** REQUIREMENT **
Using the listing below, copy exactly the lines from the one containing "for (const [side, x]" to the one containing "obj.matrix_world = world", both lines included, and no others.

** COLLECTED DATA **

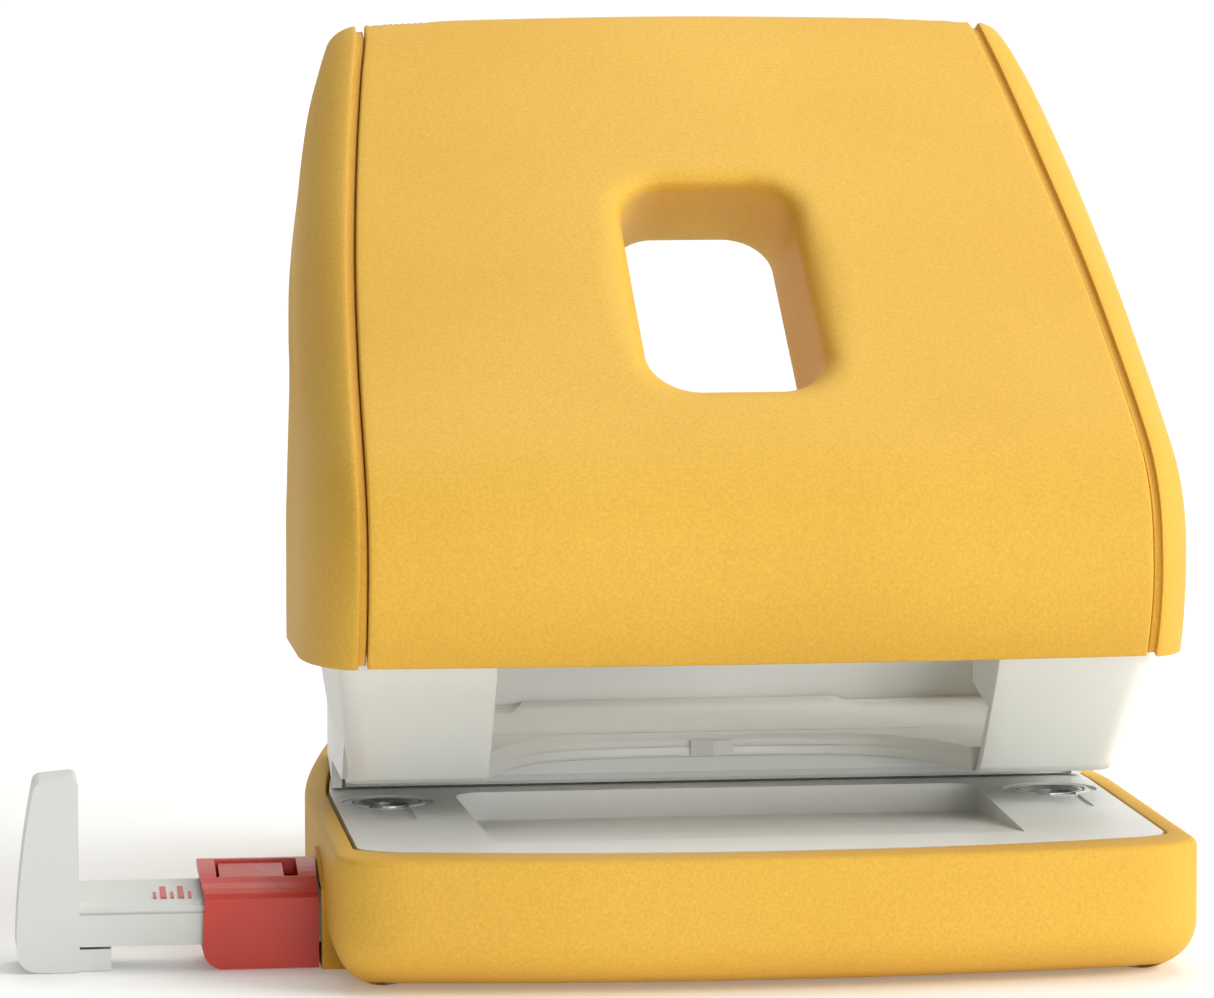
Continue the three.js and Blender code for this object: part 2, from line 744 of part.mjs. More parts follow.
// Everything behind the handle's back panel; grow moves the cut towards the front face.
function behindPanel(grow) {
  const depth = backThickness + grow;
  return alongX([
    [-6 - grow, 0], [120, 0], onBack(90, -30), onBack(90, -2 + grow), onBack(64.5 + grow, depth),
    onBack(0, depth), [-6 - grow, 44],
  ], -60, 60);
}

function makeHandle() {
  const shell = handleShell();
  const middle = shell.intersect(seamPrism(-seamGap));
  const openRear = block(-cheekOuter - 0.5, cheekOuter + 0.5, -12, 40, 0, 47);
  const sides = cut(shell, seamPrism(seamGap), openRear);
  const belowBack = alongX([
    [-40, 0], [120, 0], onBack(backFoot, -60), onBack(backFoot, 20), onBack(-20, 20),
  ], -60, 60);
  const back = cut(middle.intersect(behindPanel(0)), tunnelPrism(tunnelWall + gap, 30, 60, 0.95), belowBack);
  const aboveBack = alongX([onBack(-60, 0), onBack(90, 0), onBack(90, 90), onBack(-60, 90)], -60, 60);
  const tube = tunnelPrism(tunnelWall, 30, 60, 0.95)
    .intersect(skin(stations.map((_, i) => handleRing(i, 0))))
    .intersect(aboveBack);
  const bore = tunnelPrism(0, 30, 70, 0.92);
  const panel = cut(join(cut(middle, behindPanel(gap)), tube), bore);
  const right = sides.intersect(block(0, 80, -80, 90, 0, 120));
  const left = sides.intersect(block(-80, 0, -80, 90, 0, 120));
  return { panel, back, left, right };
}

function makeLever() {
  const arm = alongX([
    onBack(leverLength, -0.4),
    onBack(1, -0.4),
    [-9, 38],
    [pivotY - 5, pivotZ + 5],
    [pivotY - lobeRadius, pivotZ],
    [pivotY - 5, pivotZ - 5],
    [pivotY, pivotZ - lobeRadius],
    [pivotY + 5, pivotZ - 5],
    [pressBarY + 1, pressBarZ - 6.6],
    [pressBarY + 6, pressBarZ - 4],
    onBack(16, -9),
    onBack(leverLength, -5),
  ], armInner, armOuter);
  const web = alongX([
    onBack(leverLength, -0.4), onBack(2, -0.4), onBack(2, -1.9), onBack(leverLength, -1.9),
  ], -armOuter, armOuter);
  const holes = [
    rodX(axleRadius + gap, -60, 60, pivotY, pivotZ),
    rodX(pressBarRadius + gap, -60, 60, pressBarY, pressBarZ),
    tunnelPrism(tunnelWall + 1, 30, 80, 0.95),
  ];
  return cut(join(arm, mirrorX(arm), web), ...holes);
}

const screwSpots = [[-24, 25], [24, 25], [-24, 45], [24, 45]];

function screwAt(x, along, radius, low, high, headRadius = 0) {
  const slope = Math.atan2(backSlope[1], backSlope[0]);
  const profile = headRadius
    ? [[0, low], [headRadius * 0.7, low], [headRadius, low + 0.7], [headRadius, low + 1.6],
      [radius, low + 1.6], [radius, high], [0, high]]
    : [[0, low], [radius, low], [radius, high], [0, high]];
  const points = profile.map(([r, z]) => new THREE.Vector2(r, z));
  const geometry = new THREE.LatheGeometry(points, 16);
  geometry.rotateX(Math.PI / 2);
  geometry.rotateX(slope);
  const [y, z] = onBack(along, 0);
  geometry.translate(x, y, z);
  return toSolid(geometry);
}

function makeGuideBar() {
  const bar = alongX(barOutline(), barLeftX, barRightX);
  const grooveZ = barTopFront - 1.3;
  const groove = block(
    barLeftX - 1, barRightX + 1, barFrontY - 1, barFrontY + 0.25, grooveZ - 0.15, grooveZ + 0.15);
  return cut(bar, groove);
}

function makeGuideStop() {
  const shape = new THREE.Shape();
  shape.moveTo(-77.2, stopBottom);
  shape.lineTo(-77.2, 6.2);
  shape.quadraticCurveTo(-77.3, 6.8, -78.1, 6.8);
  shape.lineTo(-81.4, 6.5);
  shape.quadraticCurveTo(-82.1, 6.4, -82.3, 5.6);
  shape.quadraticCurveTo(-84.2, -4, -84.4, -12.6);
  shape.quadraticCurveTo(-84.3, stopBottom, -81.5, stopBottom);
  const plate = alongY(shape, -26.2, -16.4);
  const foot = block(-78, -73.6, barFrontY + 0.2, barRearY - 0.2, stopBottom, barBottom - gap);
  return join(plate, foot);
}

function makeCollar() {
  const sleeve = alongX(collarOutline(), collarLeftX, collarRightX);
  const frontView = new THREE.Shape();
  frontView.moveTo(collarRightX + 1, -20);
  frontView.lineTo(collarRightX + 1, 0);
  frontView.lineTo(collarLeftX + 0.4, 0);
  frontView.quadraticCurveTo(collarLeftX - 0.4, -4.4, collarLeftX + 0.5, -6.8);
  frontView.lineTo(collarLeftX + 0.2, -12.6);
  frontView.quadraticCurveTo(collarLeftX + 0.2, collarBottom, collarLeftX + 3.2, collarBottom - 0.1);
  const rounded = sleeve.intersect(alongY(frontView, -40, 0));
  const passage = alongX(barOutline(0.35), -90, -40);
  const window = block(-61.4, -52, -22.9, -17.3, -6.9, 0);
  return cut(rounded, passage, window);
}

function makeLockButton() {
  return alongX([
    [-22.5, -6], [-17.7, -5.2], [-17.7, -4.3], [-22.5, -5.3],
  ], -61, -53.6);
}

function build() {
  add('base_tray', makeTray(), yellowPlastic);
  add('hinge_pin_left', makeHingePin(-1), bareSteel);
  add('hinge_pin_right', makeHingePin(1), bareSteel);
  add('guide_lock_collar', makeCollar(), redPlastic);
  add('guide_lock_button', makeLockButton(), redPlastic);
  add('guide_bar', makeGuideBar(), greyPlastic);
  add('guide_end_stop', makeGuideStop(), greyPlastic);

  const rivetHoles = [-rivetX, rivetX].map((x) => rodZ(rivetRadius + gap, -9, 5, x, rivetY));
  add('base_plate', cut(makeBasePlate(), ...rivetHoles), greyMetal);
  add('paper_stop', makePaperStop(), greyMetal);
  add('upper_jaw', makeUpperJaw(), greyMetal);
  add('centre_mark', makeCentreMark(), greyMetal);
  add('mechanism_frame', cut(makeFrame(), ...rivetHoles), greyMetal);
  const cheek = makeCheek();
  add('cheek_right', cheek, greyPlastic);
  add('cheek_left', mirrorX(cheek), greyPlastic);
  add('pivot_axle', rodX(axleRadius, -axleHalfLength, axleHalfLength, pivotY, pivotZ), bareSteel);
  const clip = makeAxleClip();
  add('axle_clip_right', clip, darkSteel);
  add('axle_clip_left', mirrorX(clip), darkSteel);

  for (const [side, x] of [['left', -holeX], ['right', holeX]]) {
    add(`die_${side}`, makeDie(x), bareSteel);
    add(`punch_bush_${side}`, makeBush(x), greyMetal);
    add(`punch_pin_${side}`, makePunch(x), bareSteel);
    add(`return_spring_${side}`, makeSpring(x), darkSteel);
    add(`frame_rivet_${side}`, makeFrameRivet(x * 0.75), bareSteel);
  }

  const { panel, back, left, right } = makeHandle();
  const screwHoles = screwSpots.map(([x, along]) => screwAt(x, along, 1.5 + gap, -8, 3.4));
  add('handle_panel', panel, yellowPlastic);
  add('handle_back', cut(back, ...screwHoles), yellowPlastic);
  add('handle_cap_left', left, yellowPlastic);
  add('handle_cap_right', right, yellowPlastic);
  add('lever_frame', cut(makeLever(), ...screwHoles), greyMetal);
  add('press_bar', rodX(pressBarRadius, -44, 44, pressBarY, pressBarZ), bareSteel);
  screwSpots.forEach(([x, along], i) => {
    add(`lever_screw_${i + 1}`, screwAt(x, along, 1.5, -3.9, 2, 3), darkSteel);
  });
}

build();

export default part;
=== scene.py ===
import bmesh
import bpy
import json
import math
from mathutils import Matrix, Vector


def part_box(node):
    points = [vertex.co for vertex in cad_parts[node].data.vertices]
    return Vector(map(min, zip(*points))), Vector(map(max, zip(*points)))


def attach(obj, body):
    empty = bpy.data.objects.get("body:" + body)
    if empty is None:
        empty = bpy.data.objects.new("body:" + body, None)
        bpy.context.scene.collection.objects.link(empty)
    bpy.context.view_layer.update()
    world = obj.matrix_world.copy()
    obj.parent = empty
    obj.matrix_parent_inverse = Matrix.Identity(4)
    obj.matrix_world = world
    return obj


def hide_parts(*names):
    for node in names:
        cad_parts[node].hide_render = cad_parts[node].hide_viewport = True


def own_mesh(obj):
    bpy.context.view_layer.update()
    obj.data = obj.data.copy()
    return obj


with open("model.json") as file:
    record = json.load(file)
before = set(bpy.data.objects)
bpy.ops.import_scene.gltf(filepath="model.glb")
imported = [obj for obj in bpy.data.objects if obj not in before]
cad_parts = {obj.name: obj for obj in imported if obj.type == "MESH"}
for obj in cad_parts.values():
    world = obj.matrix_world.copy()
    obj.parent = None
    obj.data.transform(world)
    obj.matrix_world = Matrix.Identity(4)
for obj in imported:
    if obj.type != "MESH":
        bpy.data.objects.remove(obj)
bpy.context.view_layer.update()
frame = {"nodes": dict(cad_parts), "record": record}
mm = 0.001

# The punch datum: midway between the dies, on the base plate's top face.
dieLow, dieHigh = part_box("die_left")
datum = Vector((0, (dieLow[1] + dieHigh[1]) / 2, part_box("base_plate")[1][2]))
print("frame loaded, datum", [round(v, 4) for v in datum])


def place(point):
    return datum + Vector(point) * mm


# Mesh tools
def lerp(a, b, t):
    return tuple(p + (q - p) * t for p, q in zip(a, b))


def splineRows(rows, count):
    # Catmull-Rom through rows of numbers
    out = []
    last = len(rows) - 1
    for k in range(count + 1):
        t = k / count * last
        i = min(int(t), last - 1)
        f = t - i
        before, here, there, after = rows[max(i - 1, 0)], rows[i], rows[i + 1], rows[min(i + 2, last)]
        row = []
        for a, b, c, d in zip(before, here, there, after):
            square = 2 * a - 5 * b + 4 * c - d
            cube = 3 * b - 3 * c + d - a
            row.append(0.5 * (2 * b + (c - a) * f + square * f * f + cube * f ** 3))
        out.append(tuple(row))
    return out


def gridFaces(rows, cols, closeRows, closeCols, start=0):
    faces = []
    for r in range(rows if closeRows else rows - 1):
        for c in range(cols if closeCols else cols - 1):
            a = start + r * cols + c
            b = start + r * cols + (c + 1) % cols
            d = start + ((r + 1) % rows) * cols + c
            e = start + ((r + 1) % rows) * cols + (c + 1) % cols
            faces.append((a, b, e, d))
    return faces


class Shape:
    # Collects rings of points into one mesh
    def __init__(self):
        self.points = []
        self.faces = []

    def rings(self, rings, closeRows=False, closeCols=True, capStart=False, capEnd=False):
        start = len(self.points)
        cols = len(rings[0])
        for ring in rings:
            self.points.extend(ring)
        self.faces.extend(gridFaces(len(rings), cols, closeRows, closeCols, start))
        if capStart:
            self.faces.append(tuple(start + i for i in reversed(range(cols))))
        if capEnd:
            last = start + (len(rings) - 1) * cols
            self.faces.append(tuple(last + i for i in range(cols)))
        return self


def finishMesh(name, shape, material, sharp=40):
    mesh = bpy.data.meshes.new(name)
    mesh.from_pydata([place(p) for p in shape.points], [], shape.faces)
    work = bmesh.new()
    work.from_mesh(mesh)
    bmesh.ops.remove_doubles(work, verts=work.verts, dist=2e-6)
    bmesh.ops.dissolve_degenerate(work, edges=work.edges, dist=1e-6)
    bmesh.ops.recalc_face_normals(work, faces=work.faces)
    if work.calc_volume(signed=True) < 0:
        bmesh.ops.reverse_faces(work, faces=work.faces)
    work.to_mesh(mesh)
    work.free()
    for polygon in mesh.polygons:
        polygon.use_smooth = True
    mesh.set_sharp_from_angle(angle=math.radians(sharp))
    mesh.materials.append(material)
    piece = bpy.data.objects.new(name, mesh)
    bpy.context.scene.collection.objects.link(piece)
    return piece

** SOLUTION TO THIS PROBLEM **
  for (const [side, x] of [['left', -holeX], ['right', holeX]]) {
    add(`die_${side}`, makeDie(x), bareSteel);
    add(`punch_bush_${side}`, makeBush(x), greyMetal);
    add(`punch_pin_${side}`, makePunch(x), bareSteel);
    add(`return_spring_${side}`, makeSpring(x), darkSteel);
    add(`frame_rivet_${side}`, makeFrameRivet(x * 0.75), bareSteel);
  }

  const { panel, back, left, right } = makeHandle();
  const screwHoles = screwSpots.map(([x, along]) => screwAt(x, along, 1.5 + gap, -8, 3.4));
  add('handle_panel', panel, yellowPlastic);
  add('handle_back', cut(back, ...screwHoles), yellowPlastic);
  add('handle_cap_left', left, yellowPlastic);
  add('handle_cap_right', right, yellowPlastic);
  add('lever_frame', cut(makeLever(), ...screwHoles), greyMetal);
  add('press_bar', rodX(pressBarRadius, -44, 44, pressBarY, pressBarZ), bareSteel);
  screwSpots.forEach(([x, along], i) => {
    add(`lever_screw_${i + 1}`, screwAt(x, along, 1.5, -3.9, 2, 3), darkSteel);
  });
}

build();

export default part;
=== scene.py ===
import bmesh
import bpy
import json
import math
from mathutils import Matrix, Vector


def part_box(node):
    points = [vertex.co for vertex in cad_parts[node].data.vertices]
    return Vector(map(min, zip(*points))), Vector(map(max, zip(*points)))


def attach(obj, body):
    empty = bpy.data.objects.get("body:" + body)
    if empty is None:
        empty = bpy.data.objects.new("body:" + body, None)
        bpy.context.scene.collection.objects.link(empty)
    bpy.context.view_layer.update()
    world = obj.matrix_world.copy()
    obj.parent = empty
    obj.matrix_parent_inverse = Matrix.Identity(4)
    obj.matrix_world = world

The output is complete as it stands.